Is there anything more bittersweet than finding ‘the one’ (after sniffing your fair share of olfactive frogs), only to find your favorite perfume disappearing into the ether like a fragrant lothario?
Even when playing the fragrance field, it can be irksome at the very least to discover your chosen scent fading faster than a reality-show courtship. So how can you ensure that your perfume goes the distance? According to Bruno Jovanovic, senior perfumer at Firmenich (the world’s largest privately owned perfume and taste company), whose creations include Armani My Way and Dries Van Noten Par Frederic Malle, the key is optimizing how you use your fragrance to slow the evaporation rate. Essentially, the greater the ‘volatility’ of the liquid and the higher the temperature, the faster the rate of evaporation. So, we’ve enlisted three perfumers at the frontline of fragrance to help ensure your spritz has more staying power.
The first rule of helping your fragrance to endure is to employ a little perfume prep by creating a base of well-moisturized skin. A healthy, hydrated lipid barrier offers more in the way of natural oils for your fragrance to latch on to, so experts advise applying your perfume post-shower (preferably after you’ve applied body lotion to lock in even more moisture), when your skin is clean and quenched.
Cover all bases
Whilst we may know the sweet spots – aka pulse points – that give our fragrance more sillage (the scent that lingers after the wearer has gone), it stands to reason that avoiding these areas will help to prolong its potency. “The way you apply your perfume is important,” confirms Alexis Grugeon, one of Firmenich’s perfumers. “Any warm surface, such as the skin, makes the perfume diffuse and therefore evaporate quicker, so it is better to apply it to your clothes or hair if you want its effects to last longer.”

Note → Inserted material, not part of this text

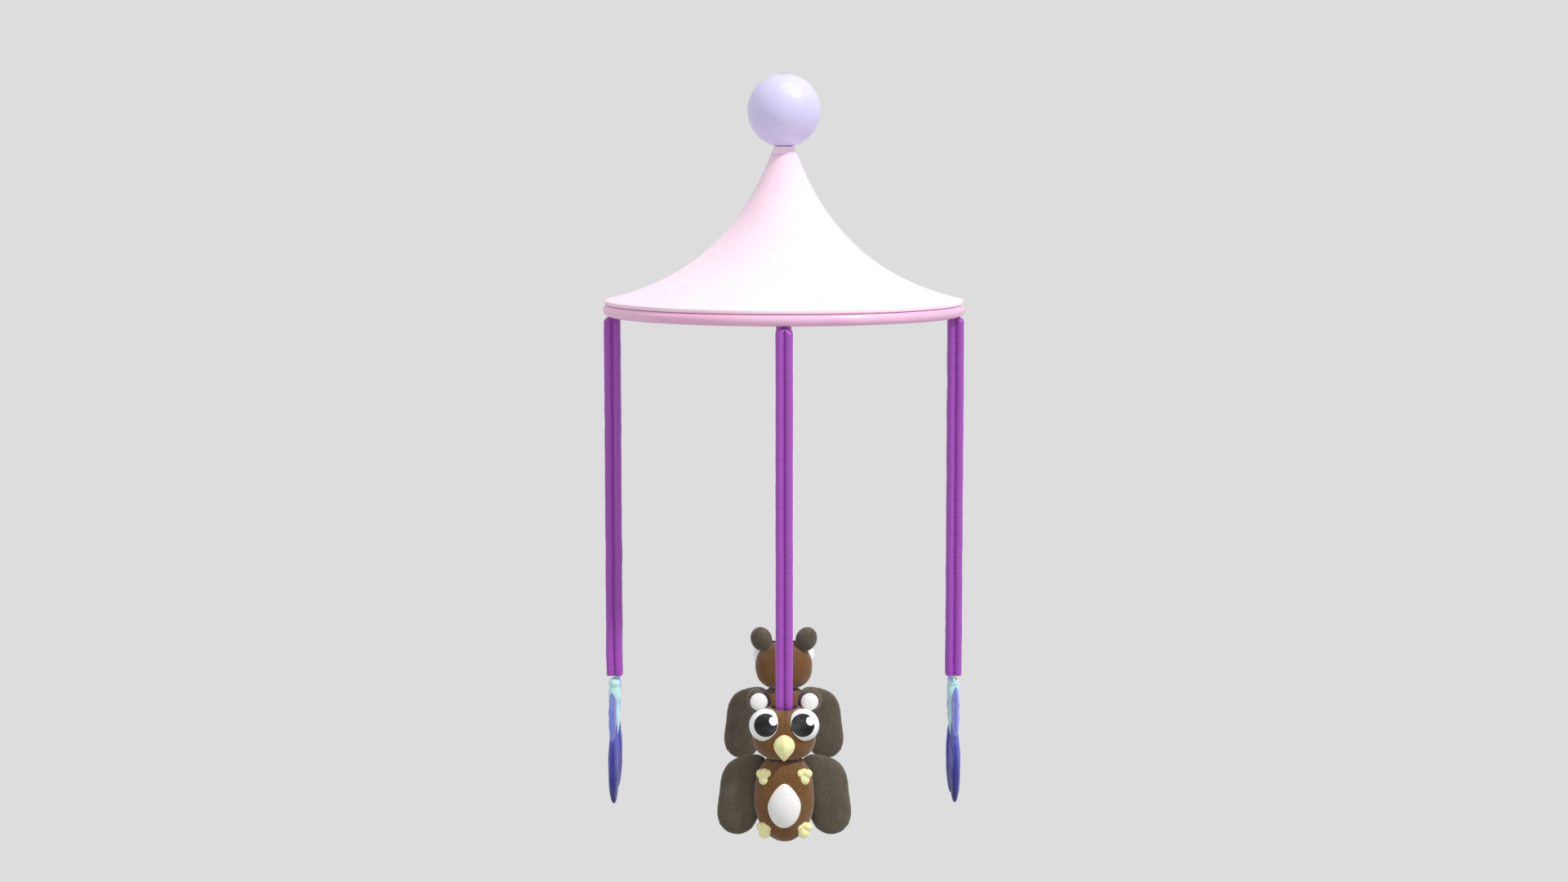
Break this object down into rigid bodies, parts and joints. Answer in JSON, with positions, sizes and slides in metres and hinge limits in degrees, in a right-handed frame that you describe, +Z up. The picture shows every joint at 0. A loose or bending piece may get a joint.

If that sounds a little… dry, Jovanovic suggests covering all bases by applying the perfume to strategic points of the body as well as your clothes and hair. “The idea here is to optimize the diffusion of the perfume in order to have a longer perception during the day.”
Dial up the intensity
Do you know your EDT from your EDP? It may be time to get au fait with the different iterations of your favorite scent. “Moving onto a higher concentration generally ensures better wear,” says Jovanovic. “For example, if you wear an eau de toilette, switch to the eau de parfum version, or even a perfume. Some brands also offer even more intense variations for a more persistent scent.”
Go to press
We’ve all done it, but rubbing your wrists together after spritzing your perfume is a no-no, as the friction causes the scent to evaporate more quickly. If you can’t wait for the liquid to dry, gently dab the area or simply press your wrists together.
Fragrances are predominantly made up of alcohol (EDTs contain the most, whilst parfums have the least), so to lock in the scent (the perfume-oil portion), you need an oil. Experts often advise dabbing petroleum jelly (or a botanical-based emollient, such as a nut butter or plant wax) onto the skin before applying your fragrance. “Some perfumes also offer oils, extracts or attars to be applied on the skin at the wrist or neck, which are much more concentrated and will therefore make the perfume last much longer,” says Grugeon.
Ever noticed how a perfume smells totally different depending on the wearer, with some people exuding great wafts while, for others, the same scent translates as a mere whisper? Although there may be a degree of ‘olfactory adaptation’ at play (where our brains associate a fragrance we wear regularly with our own body odor so that we can no longer smell it), fragrance notes can shift depending on the skin’s pH, oil composition and body temperature. “Each fragance is different on everyone’s skin, so it is important to choose a perfume that suits you and your skin,” says Grugeon, who urges everyone to try before they buy.
Put family first
Fragrances can be categorized into different types or ‘olfactive families’, such as citrus or gourmand, but did you know that the one you opt for can affect how long your scent lasts? “Woody, oriental, chypre – these types of perfumes are much more persistent than floral, citrus or fruity floral,” explains Grugeon. “For a more prolonged tenacity, direct your choice towards complex compositions with more bottom notes.”
Layer like a pro
“The most effective way to make your fragrance last all day is to layer products from the same line,” says nose extraordinaire and founder of his eponymous fragrance brand Kilian Hennessy. “Apply your scented body lotion first – moisturized skin will help express your scent longer – then your eau de parfum wherever you want to be kissed and, finally, your hair mist as the final touch to give your perfume longevity.”
Spritz and repeat
“There is nothing like reapplying perfume freely throughout the day,” says Jovanovic. “With each reapplication, you reinstate the head and heart notes that have faded away during the wear, giving it a second or third life and, in addition, we strengthen the base notes. Win-win.”